Yes, but again it comes from forced errors. I think you are on the right track somewhat, just at the wrong exit. Where the problems seem to come is that these teams play a style intended to thwart the Pens (forcing the Pens to the perimeter in the offensive zone, taking away cross-ice passes from Malkin/Crosby who seemingly will NOT stop trying them, pushing aggressive forechecks at the Pens D when the Pens F start drifting up ice trying to "create", etc). The Pens either by coaches or players, often WILL NOT make adjustment. So if things don't go well right off... or they can't grab goals via skill.... things can get out of hand quickly.

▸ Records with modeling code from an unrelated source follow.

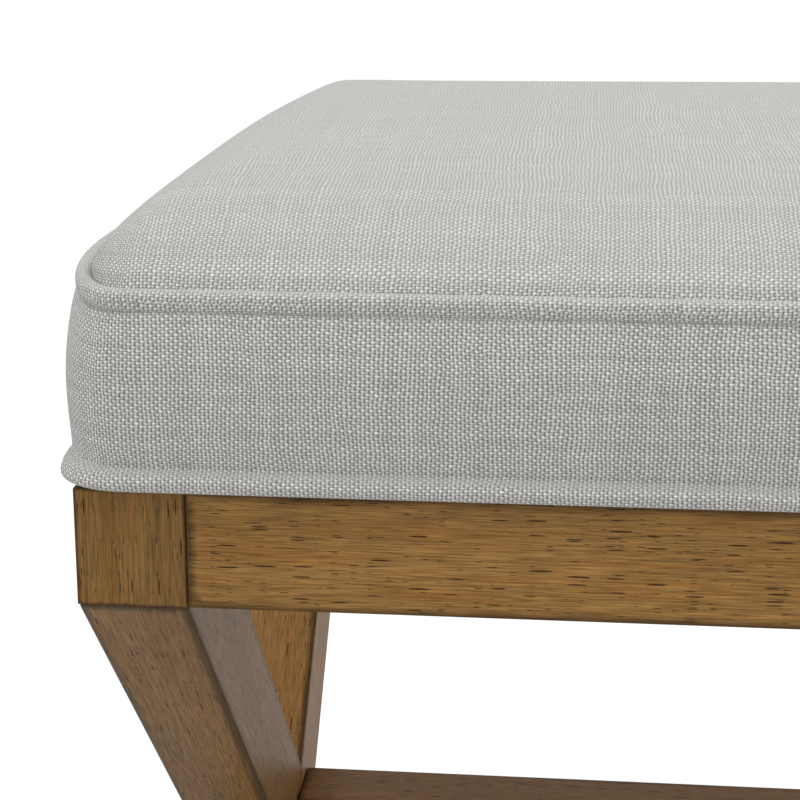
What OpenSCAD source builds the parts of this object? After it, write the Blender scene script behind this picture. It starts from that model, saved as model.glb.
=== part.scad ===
// Bench-length upholstered ottoman on crossed legs. The seat is a hinged lid over a shallow well.
// Millimetres. X runs along the seat, Y from front to back, Z up; the origin is on the floor,
// midway along and across the frame.

/* [Frame] */
// Length over the corner blocks
frame_l = 1100; // [600:10:1400]
// Depth over the front and back aprons
frame_d = 410; // [380:5:460]
// Height of the aprons and corner blocks
apron_h = 35; // [33:1:50]
// Thickness of the aprons
apron_t = 20; // [20:1:26]
// Face width of the leg and stretcher stock
stock_w = 42; // [38:1:46]
// Thickness of the leg and stretcher stock
stock_t = 32; // [30:1:38]
// Slope of the legs above the floor, in degrees
leg_angle = 45; // [43:1:47]
// Thickness of a foot glide
glide_t = 4; // [3:0.5:6]
// Radius of a foot glide
glide_r = 13; // [10:1:15]
// Length of a foot glide's pin
glide_pin_l = 12; // [8:1:16]

/* [Storage panel] */
// Thickness of the panel
panel_t = 6; // [4:0.5:7]
// Depth of the groove that holds the panel
groove_d = 7; // [5:1:8]
// Height of the groove above the bottom of the aprons
groove_z = 5; // [4:0.5:5.5]
// Play of the panel in its grooves
panel_play = 0.2; // [0.1:0.05:0.4]

/* [Joints of the frame] */
// Radius of the dowels in the legs and the stretcher
leg_dowel_r = 4; // [3:0.5:4]
// Spacing of two dowels in a leg, and in a stretcher end
leg_dowel_gap = 16; // [13:1:17]
// Depth of a leg dowel in its corner block
leg_dowel_up = 18; // [12:1:18]
// Depth of a leg dowel in its leg
leg_dowel_down = 25; // [15:1:28]
// Radius of the dowels in the aprons
apron_dowel_r = 3; // [2:0.5:3]
// Length of a dowel in an apron, half of it in the block
apron_dowel_l = 28; // [20:1:29]
// Radius of the stretcher bolt
bolt_r = 3; // [2.5:0.5:4]
// Reach of the stretcher bolt into the stretcher
bolt_reach = 44; // [36:1:60]
// Radius of the bolt head
bolt_head_r = 6; // [5:0.5:7]
// Radius of the washer and of the counterbore round it
washer_r = 8; // [7.5:0.5:9]
// Thickness of the washer
washer_t = 1.5; // [1:0.5:2]
// Thickness of the plug that hides the bolt head
plug_t = 4; // [2:0.5:5]
// Radius of the cross-drilled barrel nut
nut_r = 5; // [5:0.5:6]
// Length of the barrel nut
nut_l = 16; // [14:1:20]

/* [Corner brackets] */
// Length of each leg of a bracket
bracket_l = 32; // [26:1:34]
// Height of a bracket
bracket_h = 18; // [14:1:18]
// Thickness of the bracket plate
bracket_t = 2; // [1.5:0.5:3]
// Shank radius of a wood screw
screw_r = 1.75; // [1.5:0.25:2]
// Length of a wood screw
screw_l = 13; // [10:1:14]

/* [Lid frame] */
// Thickness of the lid rails
rail_t = 20; // [16:1:24]
// Thickness of the seat board
board_t = 9; // [6:1:12]
// Thickness of the foam pad at its edge, between the seat board and the welt
pad_edge_t = 4.2; // [3:0.2:10]
// Thickness of the lining under the seat board
lining_t = 3; // [2:0.5:4]
// How far the lid rails stand in from the face of the frame
rail_inset = 2; // [1:0.5:4]
// Plan radius of the corners of the lid frame
lid_corner_r = 40; // [34:1:42]
// Leg of the triangular glue blocks in the lid corners
glue_block = 36; // [26:1:44]
// Gap between the closed lid and the aprons
lid_gap = 0.6; // [0.6:0.1:1.2]

/* [Upholstery] */
// Thickness of the cover fabric
fabric_t = 1.2; // [0.8:0.1:1.6]
// Overhang of the rolled bottom edge beyond the frame
lip_over = 8.5; // [8.5:0.5:12]
// Height of the rolled bottom edge
lip_h = 10; // [8:0.5:14]
// Plan radius of the rolled edge at the corners
lip_corner_r = 28; // [24:1:32]
// Overhang of the boxing above the rolled edge
boxing_low = 5.8; // [5:0.1:6.5]
// Overhang of the boxing under the welt
boxing_high = 5.5; // [5:0.5:6.5]
// Plan radius of the welt at the corners
welt_corner_r = 46; // [42:1:50]
// Radius of the welt cord
welt_r = 3; // [2.5:0.25:3.5]
// Height from the top of the aprons to the top of the welt
side_h = 57; // [55:1:70]
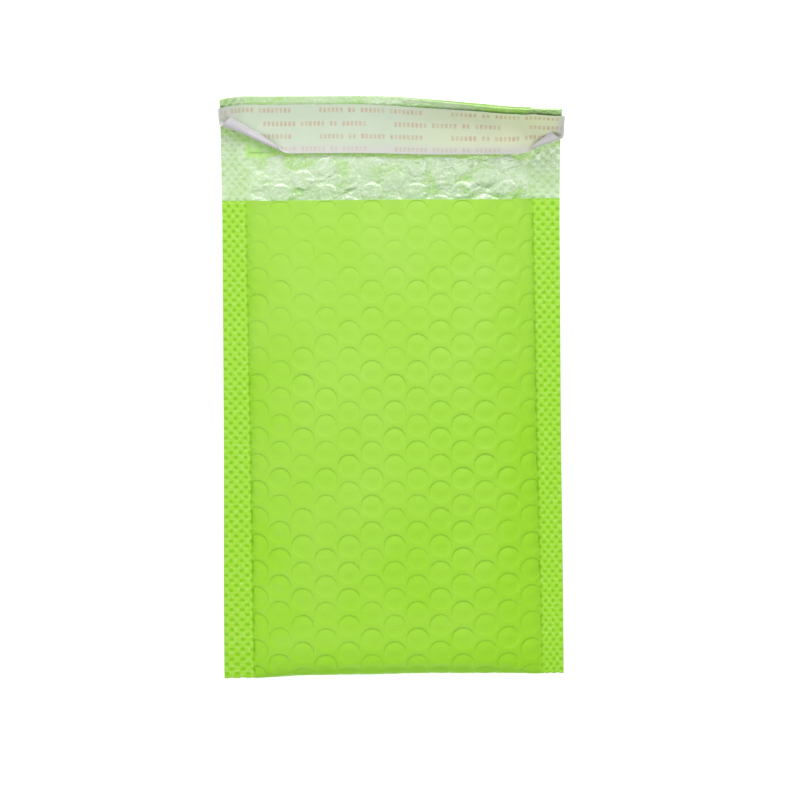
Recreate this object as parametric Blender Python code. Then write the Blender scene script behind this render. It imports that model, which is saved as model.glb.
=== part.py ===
"""Bubble mailer: a lime film envelope lined with bubble film, lying on its back with the flap open.

The outer film is one sheet: it folds at the bottom, is sealed down both sides, and runs on past the
mouth as the flap. The bubble lining is folded inside it and forms the pouch. An adhesive strip and
its release liner lie on the flap. +Z is up out of the front panel and +Y runs towards the flap.
"""

import math

import bmesh
import bpy
import numpy as np
from mathutils import Matrix, Vector
from mathutils.geometry import delaunay_2d_cdt

# Overall size, metres.
WIDTH = 0.150  # edge to edge across the side seals
PANEL = 0.210  # mouth to bottom fold
FLAP = 0.0469  # mouth to the flap's free edge, along the film
SEAL = 0.0118  # width of each side seal

# How the empty mailer stands open.
CROWN = 0.0142  # front panel's highest line above the floor
MOUTH_DROP = 0.0014  # how much lower the mouth is than the crown
FOLD_DROP = 0.0036  # how much lower the bottom fold is
CROWN_AT = 0.58  # crown's place, as a share of the panel above the fold
SEAM_HEIGHT = 0.0020  # underside of the side seals above the floor
SEAM_RISE = 0.012  # width over which the back rises to the seal
FOLD_DEPTH = 0.0070  # how far in from the fold the round end starts
FOLD_DRAWN_IN = 0.0008  # the thick middle pulls the fold up past the flat corners
FOLD_SKEW = 0.0007  # left corner hangs lower than the right one

# How the flap curls up off the floor, in radians at its free edge.
CURL_MIDDLE = 0.25
CURL_RIGHT = 1.16
CURL_LEFT = 0.58
CURL_RIGHT_FROM = 0.090  # width over which the curl grows towards the right edge

# Thicknesses of the layers.
FILM = 0.0008  # outer film over the panels
FILM_SEAL = 0.00035  # outer film at the seals
THINNING = 0.004  # width over which the film thins towards a seal
GAP = 0.0003  # between one layer and the next
FLANGE = 0.00025  # half of the welded lining in a side seal
LINING_WALL = 0.0024  # bubble lining of one panel
LINING_BASE = 0.0005  # flat film between the bubbles, on the flap
STRIP_LEVEL = 0.0019  # lining pressed flat under the adhesive
WEDGE = 0.0027  # the pouch stops this far inside the seal

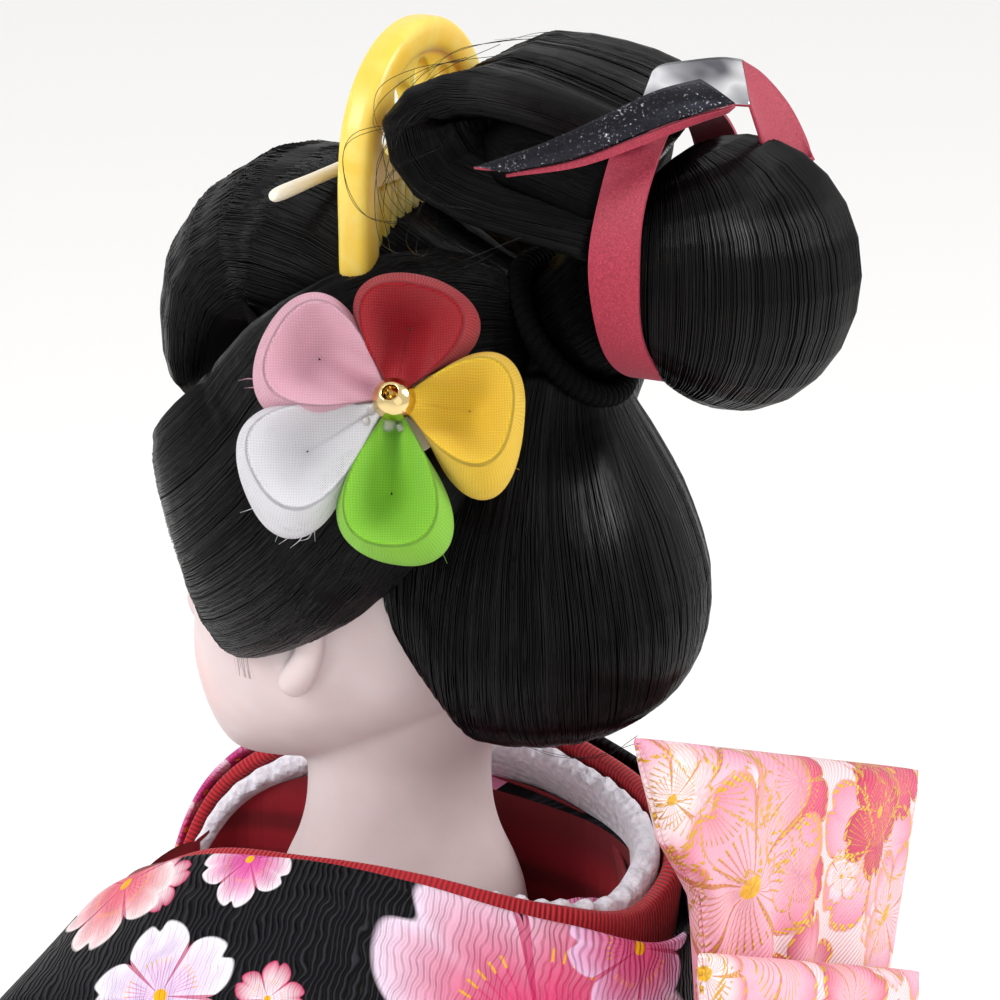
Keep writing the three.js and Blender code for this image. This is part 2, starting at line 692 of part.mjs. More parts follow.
// Flower: five folded cloth petals on a backing disc, with a bead in the middle and a wire behind.
const petals = [
  { name: "petal_green", angle: -92, length: 14.8, width: 4.9, lift: 1.2 },
  { name: "petal_white", angle: 210, length: 15.8, width: 5.4, lift: 0.6 },
  { name: "petal_pink", angle: 151, length: 13.6, width: 5.6, lift: 0.6 },
  { name: "petal_red", angle: 78, length: 11.6, width: 5.4, lift: 0.8 },
  { name: "petal_yellow", angle: -8, length: 11.8, width: 5.8, lift: 1 },
];
function petal({ angle, length, width, lift }, grow = 0) {
  const hollow = grow ? [0.9, 0.9, 0.9, 0.9, 0.9] : [0.6, -0.5, -0.9, -0.5, 0.6];
  const turn = (angle * Math.PI) / 180;
  const out = (share, z) => [Math.cos(turn) * length * share, Math.sin(turn) * length * share, z];
  return lock(
    {
      path: [out(0.12, 0.1), out(0.35, lift), out(0.62, lift + 0.6), out(0.85, lift + 0.5), out(1, lift)],
      side: Array(5).fill([Math.sin(turn), -Math.cos(turn), 0]),
      width: [1.4, width * 0.72, width, width * 0.92, width * 0.6],
      outer: hollow,
      inner: [0.9, 1.9, 2.5, 2.1, 1],
      bend: [-0.3, -0.9, -1.3, -1, -0.4],
      startRound: 0.12,
      endRound: 0.22,
    },
    9,
    10,
    grow,
  );
}
const beadRise = 2.7;
const bead = solid(new THREE.SphereGeometry(beadRadius, 12, 8)).subtract(
  cylinder(beadHoleRadius, 3 * beadRadius, 6, facing([0, 0, 0], [-0.25, 0.3, 1])),
);
add(figure, "comb", makeComb(), "comb");
add(figure, "hair_rod", rodForm(0), "rod");
add(figure, "paper_bow", bowForm(0), "silver_paper");
petals.forEach((form, i) => {
  const neighbours = petals.slice(0, i).map((other) => petal(other, gap + 0.1));
  const body = cut(petal(form), ...neighbours);
  add(figure, form.name, placed(body, flowerPlace), form.name);
});
add(figure, "flower_bead", placed(bead, flowerPlace.clone().multiply(moved([0, 0, beadRise]))), "gold");
add(figure, "flower_backing", placed(backingForm(), flowerPlace), "backing");
add(figure, "flower_pin", placed(pinForm(0), flowerPlace), "steel");

// Collars: four bands laid over each other round the neck, left over right in front. The route is the
// line where the white and the red collar meet, with the direction in which the bands hang from it.
const collarRoute = [
  { at: [-9.5, -33.6, -50], hang: [0.93, -0.1, -0.3] },
  { at: [1, -34.8, -36], hang: [0.86, -0.1, -0.5] },
  { at: [8.6, -31.6, -22], hang: [0.8, -0.25, -0.55] },
  { at: [12.2, -24.4, -11], hang: [0.76, -0.3, -0.6] },
  { at: [15, -12.6, -3.6], hang: [0.74, -0.16, -0.66] },
  { at: [16.8, 0, -0.6], hang: [0.72, 0, -0.7] },
  { at: [16.4, 12, -0.2], hang: [0.6, 0.12, -0.8] },
  { at: [12.6, 22.4, -2], hang: [0.32, 0.1, -0.95] },
  { at: [5, 27.4, -4], hang: [0.08, -0.12, -0.99] },
  { at: [-3, 27.6, -1.6], hang: [-0.1, -0.16, -0.98] },
  { at: [-11, 19.4, 1.4], hang: [-0.35, 0.1, -0.93] },
  { at: [-14.6, 8, 3], hang: [-0.6, 0.06, -0.8] },
  { at: [-15.8, -4, 2.4], hang: [-0.72, 0, -0.7] },
  { at: [-15, -17, -1.4], hang: [-0.74, -0.2, -0.64] },
  { at: [-12, -27, -8.4], hang: [-0.78, -0.3, -0.55] },
  { at: [-6.4, -30.4, -19], hang: [-0.84, -0.2, -0.5] },
  { at: [1.4, -29.6, -34], hang: [-0.9, -0.05, -0.42] },
  { at: [9.5, -28.4, -50], hang: [-0.94, 0, -0.33] },
];
// Layers from the neck outwards: how far each lies out from the route, and how far it reaches up and
// down along the hang. In front the layers lie flat, drawn together by `flatShare`.
const collarLayers = {
  under_collar: { from: -3, to: -2.3, top: 0.9, width: 11, finish: "deep_red_silk" },
  white_collar: { from: -2, to: -0.3, top: 0.2, width: 8.2, finish: "white_crepe" },
  red_collar: { from: 0.2, to: 2.2, top: 0.1, width: 10.5, finish: "red_silk" },
  kimono_collar: { from: 2.8, to: 4, top: 0, width: 16.5, finish: "kimono" },
};
const collarSteps = 26;
const kimonoDrop = [0, 0, 0, 0, 0, 0.3, 1.6, 3.4, 4.3, 3.6, 2, 1, 0.4, 0, 0, 0, 0, 0];
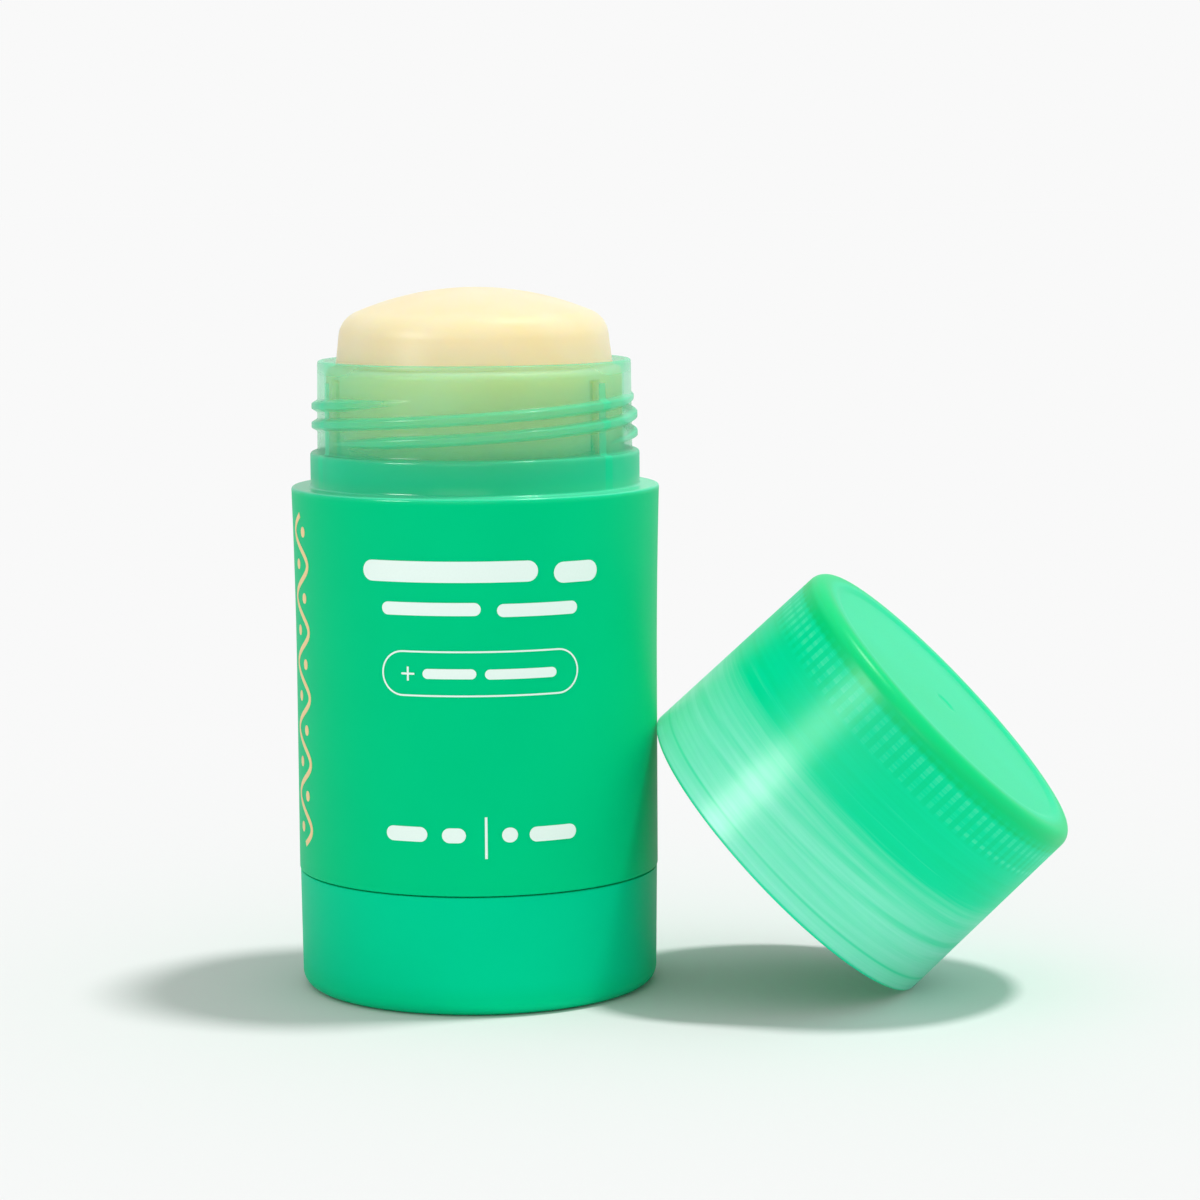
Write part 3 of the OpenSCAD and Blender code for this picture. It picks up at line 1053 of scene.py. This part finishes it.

sniper wrote:If I was a coach I'd try weird things against teams like the Devils. I'd tell Crosby or Malkin to stay at the offensive blue line when NJ got the puck just to see what they would do. Would they leave one D man back to watch whichever one was there and play 4 on 4 in the offensive zone and take the chance of the Penguins getting the puck and getting it to Crosby or Malkin against their lone D man? Would they be too worried about getting beat and leave both D men back and negate pretty much any offensive attack they have? I'd try it just to see how they react. If they take 4 on 4 and leave me 1 on 1 with my superstar against their D man I'll take it all day.
I don't know that it needs to get weird. I'd like to see a simple adjustment in the offensive zone: make it your intentional efforts to plant guys in front of the net, or to get guys slicing TO the net. Force the defenders to HAVE to account for action in their slot, so as to alleviate pressure from the perimeter. This opens up more breathing room along the boards, and if you see a forest of sticks in the way of your cross ice pass? Pass it to the wide-open point man (who must be wide open if all the defenders are collapsing the box) for a shot into that forest. These are tactical adjustments intended to use a teams' chosen tactic's strengths against itself. Ala a boxer that is keeping his hands high to protect his face---> means you should be punching his body until he decides to no longer cheat protecting his face.
As for neutral zone issues, I think those are resolved when the Pens play more disciplined in their breakouts. Which, remarkably is when they solve most of their own-zone/neutral-zone problems with ALL teams.